Each line of the material must be returned exactly.

___ Data for the task ___

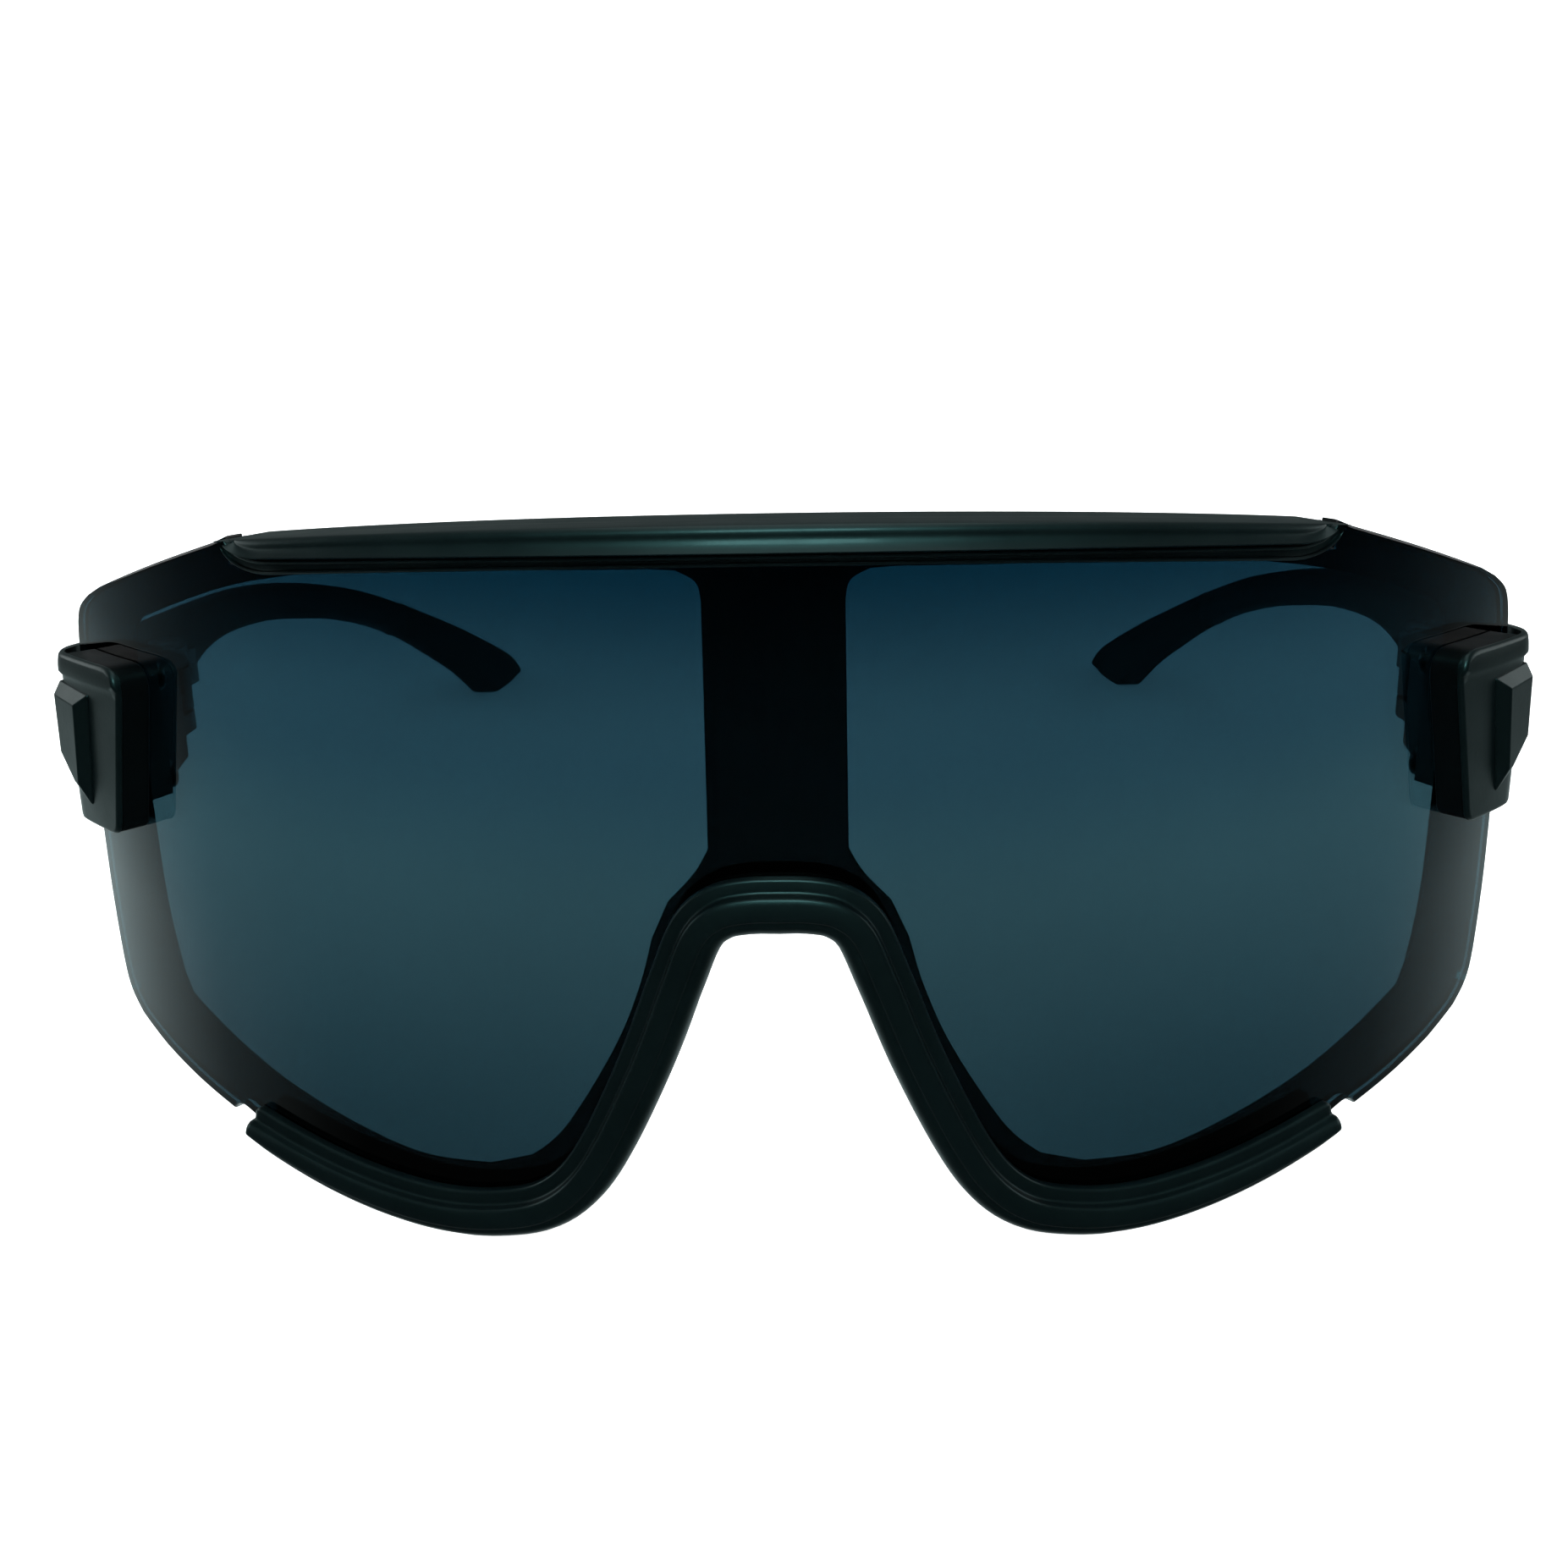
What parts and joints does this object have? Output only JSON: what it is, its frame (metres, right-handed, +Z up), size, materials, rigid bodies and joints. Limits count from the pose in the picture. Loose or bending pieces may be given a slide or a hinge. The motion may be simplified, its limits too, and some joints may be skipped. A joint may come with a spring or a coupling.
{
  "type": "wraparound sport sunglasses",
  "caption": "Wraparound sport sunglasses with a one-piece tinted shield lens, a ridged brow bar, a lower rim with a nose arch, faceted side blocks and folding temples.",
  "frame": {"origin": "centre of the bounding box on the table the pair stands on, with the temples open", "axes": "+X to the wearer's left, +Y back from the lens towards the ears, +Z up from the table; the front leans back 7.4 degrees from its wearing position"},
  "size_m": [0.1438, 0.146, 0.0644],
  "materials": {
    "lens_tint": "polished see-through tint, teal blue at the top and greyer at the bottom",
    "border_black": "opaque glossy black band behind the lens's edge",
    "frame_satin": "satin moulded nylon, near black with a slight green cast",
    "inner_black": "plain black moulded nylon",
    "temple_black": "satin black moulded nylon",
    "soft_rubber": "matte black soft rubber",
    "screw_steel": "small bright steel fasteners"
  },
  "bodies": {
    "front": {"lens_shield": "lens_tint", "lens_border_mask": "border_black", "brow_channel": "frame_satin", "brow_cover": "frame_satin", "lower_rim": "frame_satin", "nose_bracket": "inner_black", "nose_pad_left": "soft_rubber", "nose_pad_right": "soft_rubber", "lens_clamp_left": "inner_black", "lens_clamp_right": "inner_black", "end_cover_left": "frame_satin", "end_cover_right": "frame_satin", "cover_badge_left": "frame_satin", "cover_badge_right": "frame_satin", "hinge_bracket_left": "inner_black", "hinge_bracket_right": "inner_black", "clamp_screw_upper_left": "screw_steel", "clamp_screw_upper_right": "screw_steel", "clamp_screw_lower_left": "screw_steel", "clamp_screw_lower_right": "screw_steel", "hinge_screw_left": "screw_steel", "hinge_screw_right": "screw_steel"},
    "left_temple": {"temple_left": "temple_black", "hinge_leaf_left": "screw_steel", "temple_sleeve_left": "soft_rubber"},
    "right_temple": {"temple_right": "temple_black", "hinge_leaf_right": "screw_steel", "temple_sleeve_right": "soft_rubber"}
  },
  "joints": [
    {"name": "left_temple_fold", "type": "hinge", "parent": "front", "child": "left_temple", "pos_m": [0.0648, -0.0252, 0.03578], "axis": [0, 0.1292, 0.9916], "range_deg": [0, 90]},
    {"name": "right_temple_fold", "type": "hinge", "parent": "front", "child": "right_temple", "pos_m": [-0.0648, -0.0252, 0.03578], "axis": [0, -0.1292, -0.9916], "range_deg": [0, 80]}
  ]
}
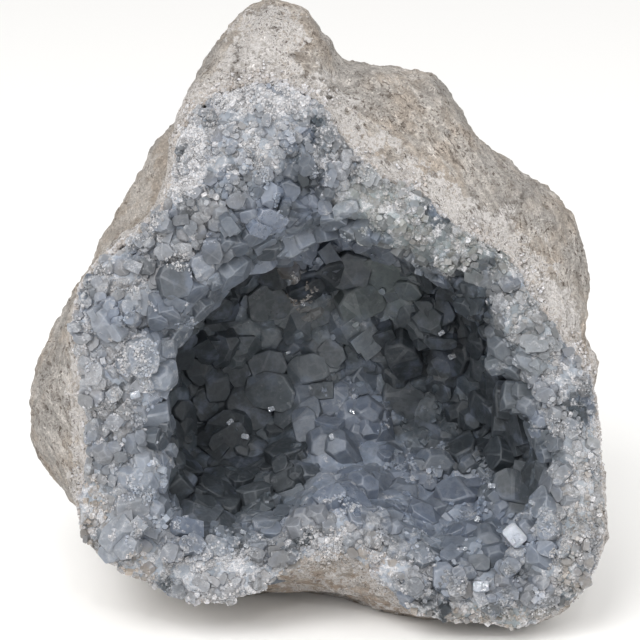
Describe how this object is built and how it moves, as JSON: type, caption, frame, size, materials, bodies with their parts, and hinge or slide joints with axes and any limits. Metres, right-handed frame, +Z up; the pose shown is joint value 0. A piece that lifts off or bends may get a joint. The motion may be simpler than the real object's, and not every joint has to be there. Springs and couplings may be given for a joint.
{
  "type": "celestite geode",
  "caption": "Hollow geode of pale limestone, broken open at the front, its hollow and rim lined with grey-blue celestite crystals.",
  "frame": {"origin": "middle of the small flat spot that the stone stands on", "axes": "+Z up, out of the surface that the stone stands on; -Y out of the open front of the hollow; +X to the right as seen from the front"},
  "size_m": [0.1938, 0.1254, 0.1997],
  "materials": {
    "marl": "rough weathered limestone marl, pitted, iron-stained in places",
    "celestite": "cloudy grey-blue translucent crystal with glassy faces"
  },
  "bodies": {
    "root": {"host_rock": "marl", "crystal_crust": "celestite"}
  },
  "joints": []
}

___

◆ The output ◆
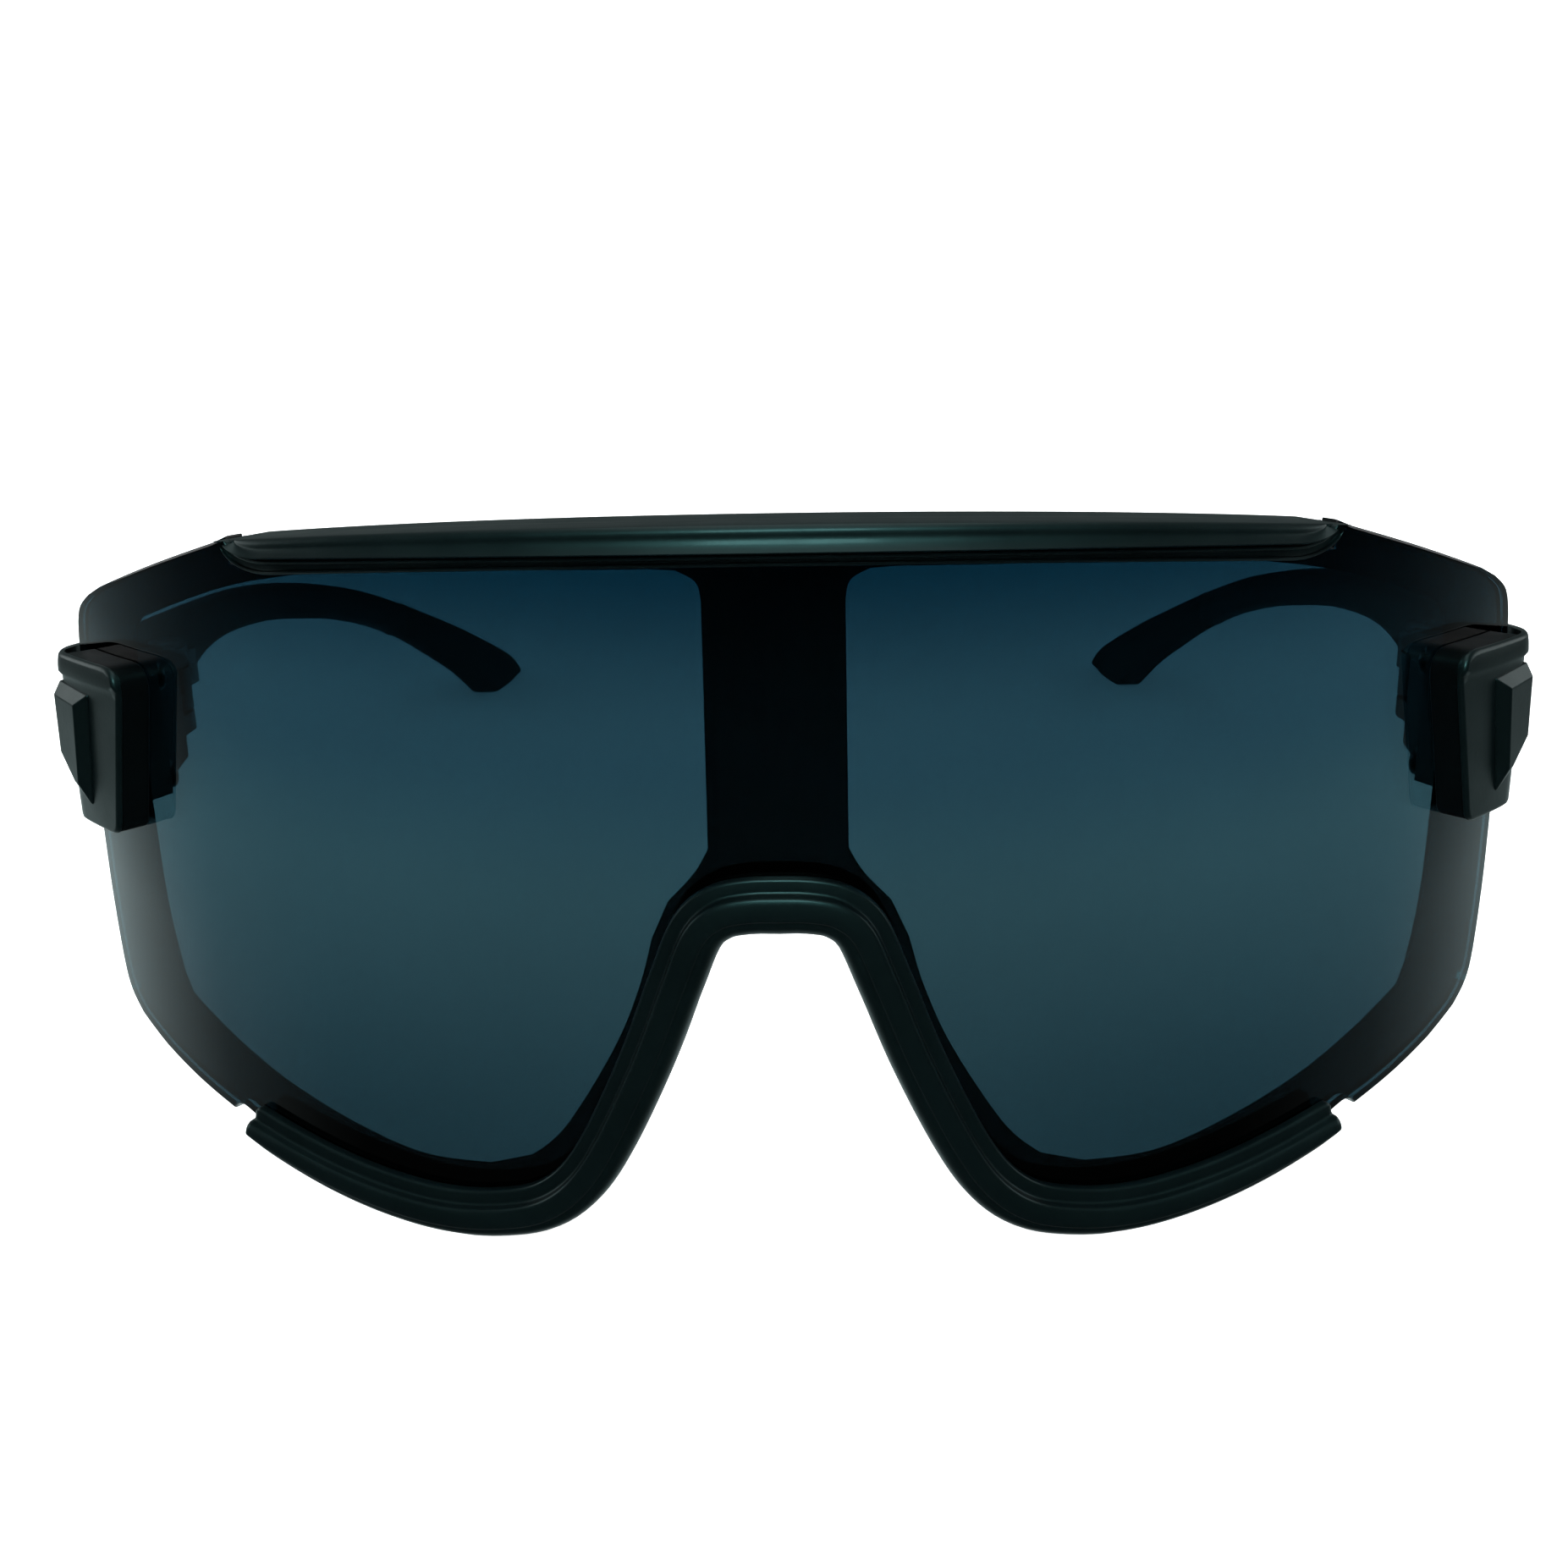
What parts and joints does this object have? Output only JSON: what it is, its frame (metres, right-handed, +Z up), size, materials, rigid bodies and joints. Limits count from the pose in the picture. Loose or bending pieces may be given a slide or a hinge. The motion may be simplified, its limits too, and some joints may be skipped. A joint may come with a spring or a coupling.
{
  "type": "wraparound sport sunglasses",
  "caption": "Wraparound sport sunglasses with a one-piece tinted shield lens, a ridged brow bar, a lower rim with a nose arch, faceted side blocks and folding temples.",
  "frame": {"origin": "centre of the bounding box on the table the pair stands on, with the temples open", "axes": "+X to the wearer's left, +Y back from the lens towards the ears, +Z up from the table; the front leans back 7.4 degrees from its wearing position"},
  "size_m": [0.1438, 0.146, 0.0644],
  "materials": {
    "lens_tint": "polished see-through tint, teal blue at the top and greyer at the bottom",
    "border_black": "opaque glossy black band behind the lens's edge",
    "frame_satin": "satin moulded nylon, near black with a slight green cast",
    "inner_black": "plain black moulded nylon",
    "temple_black": "satin black moulded nylon",
    "soft_rubber": "matte black soft rubber",
    "screw_steel": "small bright steel fasteners"
  },
  "bodies": {
    "front": {"lens_shield": "lens_tint", "lens_border_mask": "border_black", "brow_channel": "frame_satin", "brow_cover": "frame_satin", "lower_rim": "frame_satin", "nose_bracket": "inner_black", "nose_pad_left": "soft_rubber", "nose_pad_right": "soft_rubber", "lens_clamp_left": "inner_black", "lens_clamp_right": "inner_black", "end_cover_left": "frame_satin", "end_cover_right": "frame_satin", "cover_badge_left": "frame_satin", "cover_badge_right": "frame_satin", "hinge_bracket_left": "inner_black", "hinge_bracket_right": "inner_black", "clamp_screw_upper_left": "screw_steel", "clamp_screw_upper_right": "screw_steel", "clamp_screw_lower_left": "screw_steel", "clamp_screw_lower_right": "screw_steel", "hinge_screw_left": "screw_steel", "hinge_screw_right": "screw_steel"},
    "left_temple": {"temple_left": "temple_black", "hinge_leaf_left": "screw_steel", "temple_sleeve_left": "soft_rubber"},
    "right_temple": {"temple_right": "temple_black", "hinge_leaf_right": "screw_steel", "temple_sleeve_right": "soft_rubber"}
  },
  "joints": [
    {"name": "left_temple_fold", "type": "hinge", "parent": "front", "child": "left_temple", "pos_m": [0.0648, -0.0252, 0.03578], "axis": [0, 0.1292, 0.9916], "range_deg": [0, 90]},
    {"name": "right_temple_fold", "type": "hinge", "parent": "front", "child": "right_temple", "pos_m": [-0.0648, -0.0252, 0.03578], "axis": [0, -0.1292, -0.9916], "range_deg": [0, 80]}
  ]
}
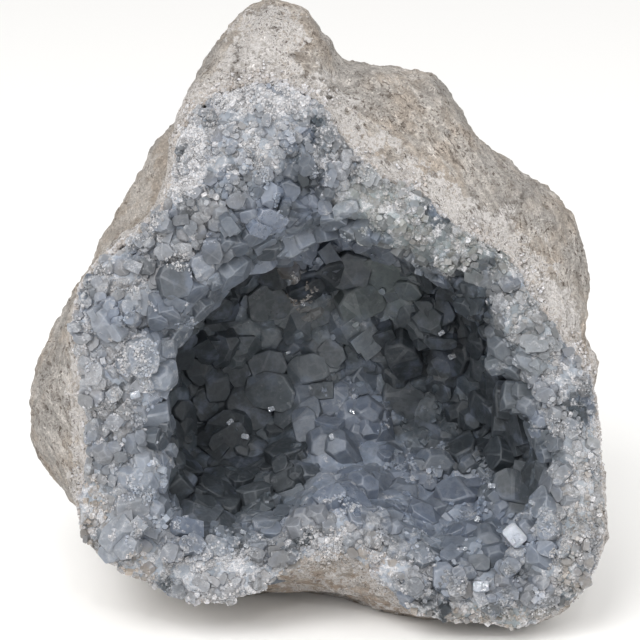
Describe how this object is built and how it moves, as JSON: type, caption, frame, size, materials, bodies with their parts, and hinge or slide joints with axes and any limits. Metres, right-handed frame, +Z up; the pose shown is joint value 0. A piece that lifts off or bends may get a joint. The motion may be simpler than the real object's, and not every joint has to be there. Springs and couplings may be given for a joint.
{
  "type": "celestite geode",
  "caption": "Hollow geode of pale limestone, broken open at the front, its hollow and rim lined with grey-blue celestite crystals.",
  "frame": {"origin": "middle of the small flat spot that the stone stands on", "axes": "+Z up, out of the surface that the stone stands on; -Y out of the open front of the hollow; +X to the right as seen from the front"},
  "size_m": [0.1938, 0.1254, 0.1997],
  "materials": {
    "marl": "rough weathered limestone marl, pitted, iron-stained in places",
    "celestite": "cloudy grey-blue translucent crystal with glassy faces"
  },
  "bodies": {
    "root": {"host_rock": "marl", "crystal_crust": "celestite"}
  },
  "joints": []
}